While those convicted of crimes such as extortion, fraud, murder, and drugs enter and exit through with a sentence reduction of more than half, they even punish people for having hope of parole in political imprisonment cases within the scope of terrorism. Obviously, this will have dire consequences. In the past, during the coup and fascism periods, there were centers of persecution and torture, such as Diyarbakir, Mamak, and Eskisehir. Today, the ruling political power has turned every place into Diyarbakir Prison. What they do not realize from their arrogance at the moment is the fact that this cruelty enlarges the oppressed and expels the oppressors from history like a bad excretion.
CALL FOR SOLIDARITY FOR ELECTION SECURITY
What would you recommend to the public opposition during the election process?
The priority should be to establish a social network that will ensure election security and to strengthen the solidarity on this axis. Anxieties such as “will the palace administration recognize the election results; will provocation and chaos develop” should not be allowed to turn into insecurity and anxiety. On the other hand, with the rhetoric of "waiting for the ballot box,” no one should obscure the fact that the public opposition will be established in action and will be won. Otherwise, that ship too will sail.

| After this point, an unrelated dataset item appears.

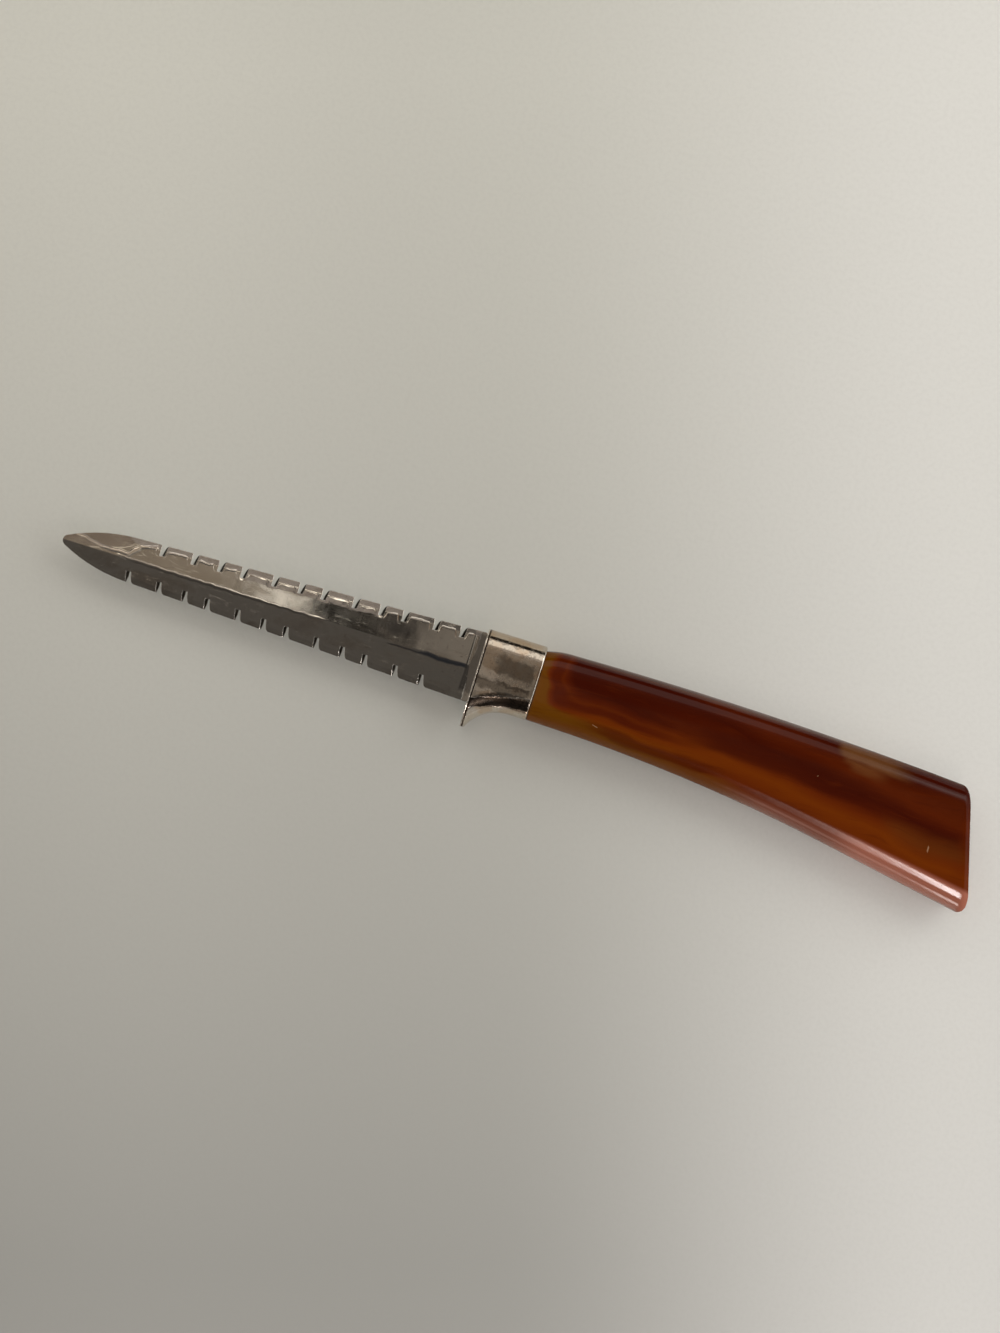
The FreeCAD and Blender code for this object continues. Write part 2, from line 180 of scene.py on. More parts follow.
def makeBandGroup():
    # A soft band that runs from one point to another, measured in millimetres
    tree, given, result = newGroup("softBand", {
        "Place": ("NodeSocketVector", None),
        "Start": ("NodeSocketFloat", 0.0), "End": ("NodeSocketFloat", 10.0),
        "Height at Start": ("NodeSocketFloat", 0.0), "Height at End": ("NodeSocketFloat", 0.0),
        "Half Width": ("NodeSocketFloat", 1.0), "Soft Edge": ("NodeSocketFloat", 1.0),
        "Soft Start": ("NodeSocketFloat", 3.0), "Soft End": ("NodeSocketFloat", 3.0),
    }, {"Mask": ("NodeSocketFloat", None)})
    parts = axes(tree, given["Place"])
    fall = maths(tree, "SUBTRACT", given["Height at End"], given["Height at Start"])
    length = maths(tree, "SUBTRACT", given["End"], given["Start"])
    along = maths(tree, "SUBTRACT", parts["X"], given["Start"])
    rise = maths(tree, "MULTIPLY", maths(tree, "DIVIDE", along, length), fall)
    centre = maths(tree, "ADD", given["Height at Start"], rise)
    away = maths(tree, "ABSOLUTE", maths(tree, "SUBTRACT", parts["Y"], centre))
    outer = maths(tree, "ADD", given["Half Width"], given["Soft Edge"])
    across = smoothStep(tree, away, outer, given["Half Width"])
    before = maths(tree, "SUBTRACT", given["Start"], given["Soft Start"])
    after = maths(tree, "ADD", given["End"], given["Soft End"])
    opening = smoothStep(tree, parts["X"], before, given["Start"])
    closing = smoothStep(tree, parts["X"], after, given["End"])
    mask = maths(tree, "MULTIPLY", across, maths(tree, "MULTIPLY", opening, closing))
    tree.links.new(mask, result["Mask"])
    return tree


scratches = {
    "detail": 2.0,
    "patchScale": 0.6,       # scale of the patches against that of the lines
    "patchFade": 0.08,
}


def makeScratchGroup():
    # Hair-fine scratches: the level lines of a long drawn-out noise, broken up by another
    tree, given, result = newGroup("fineScratches", {
        "Vector": ("NodeSocketVector", None), "Scale": ("NodeSocketFloat", 0.4),
        "Stretch": ("NodeSocketFloat", 0.12), "Turn": ("NodeSocketFloat", 0.0),
        "Fineness": ("NodeSocketFloat", 0.01), "Sparseness": ("NodeSocketFloat", 0.5),
    }, {"Mask": ("NodeSocketFloat", None)})
    angles = addNode(tree, "ShaderNodeCombineXYZ", {"Z": given["Turn"]}).outputs[0]
    sizes = addNode(tree, "ShaderNodeCombineXYZ", {
        "X": given["Stretch"], "Y": 1.0, "Z": 1.0}).outputs[0]
    place = addNode(tree, "ShaderNodeMapping", {
        "Vector": given["Vector"], "Rotation": angles, "Scale": sizes}).outputs[0]
    drawn = noise(tree, place, given["Scale"], scratches["detail"])
    away = maths(tree, "ABSOLUTE", maths(tree, "SUBTRACT", drawn, noiseMiddle))
    line = smoothStep(tree, away, given["Fineness"], 0.0)
    patchScale = maths(tree, "MULTIPLY", given["Scale"], scratches["patchScale"])
    patches = noise(tree, given["Vector"], patchScale, scratches["detail"])
    patch = smoothStep(tree, patches, given["Sparseness"],
                       maths(tree, "ADD", given["Sparseness"], scratches["patchFade"]))
    tree.links.new(maths(tree, "MULTIPLY", line, patch), result["Mask"])
    return tree


def makeEdgeGroup():
    # Where a rounded copy of the surface would turn away from it: along its sharp edges
    tree, given, result = newGroup("edgeWear", {
        "Rounded Normal": ("NodeSocketVector", None), "Contrast": ("NodeSocketFloat", 0.05),
    }, {"Mask": ("NodeSocketFloat", None)})
    flat = addNode(tree, "ShaderNodeNewGeometry").outputs["Normal"]
    match = addNode(tree, "ShaderNodeVectorMath", {0: flat, 1: given["Rounded Normal"]},
                    operation="DOT_PRODUCT").outputs["Value"]
    turned = maths(tree, "SUBTRACT", 1.0, match)
    tree.links.new(smoothStep(tree, turned, 0.0, given["Contrast"]), result["Mask"])
    return tree


# The polished rim that runs along the bevels and dips round every notch, whose bright line
# is a painted highlight on a slight raised bead, and the apron, the wider ground band behind
# the middle teeth of the upper edge. All in millimetres, from the front of the bolster where
# they run along the blade.

rim = {
    "halfRoot": 9.0,         # half width of the blade at the bolster
    "taper": 0.0377,         # how much of that is lost with each millimetre forward
    "firstNotch": 86.2,      # bolster to the first notch, halfway between the two edges
    "notchShift": 3.0,       # each edge's own share of that distance
    "group": 20.7,           # three notches and their gaps
    "notches": (0.0, 8.0, 14.8, 20.7),
    "inset": 1.45,           # edge to the rim between two notches
    "dip": 1.80,
    "dipStep": (1.8, 0.9),   # distances from a notch where the dip starts and is whole
    "halfWidth": 0.44,
    "fade": 0.50,            # how much fainter it gets with each millimetre of the dip
    "tipEnd": (-87.0, -84.5),
    "handleEnd": (-2.4, -4.0),
    "lowShare": 0.12,        # the lower edge shows it far less
    "sideStep": (-1.0, 1.0),
    "apron": 3.05,           # edge to the back of the apron
    "apronDip": 0.18,        # how much of the dip it follows
    "apronSlope": 0.165,
    "apronStart": (-63.1, -61.9),
    "apronEnd": (-26.2, -27.6),
    "apronSide": (0.0, 2.0),
    "apronFade": 0.55,       # how much fainter the rim is on it
}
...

The social opposition power, which cannot lay claim to the most classical and universal gains such as the ballot box and the right to vote, obviously cannot gain its own right to exist. It is vital that the street, the right of speech and action, are kept in the center of attention as much as the ballot boxes are. The way to a life in which democracy, freedoms, and human welfare conditions prevail for everyone in Turkey passes through the struggle for these together.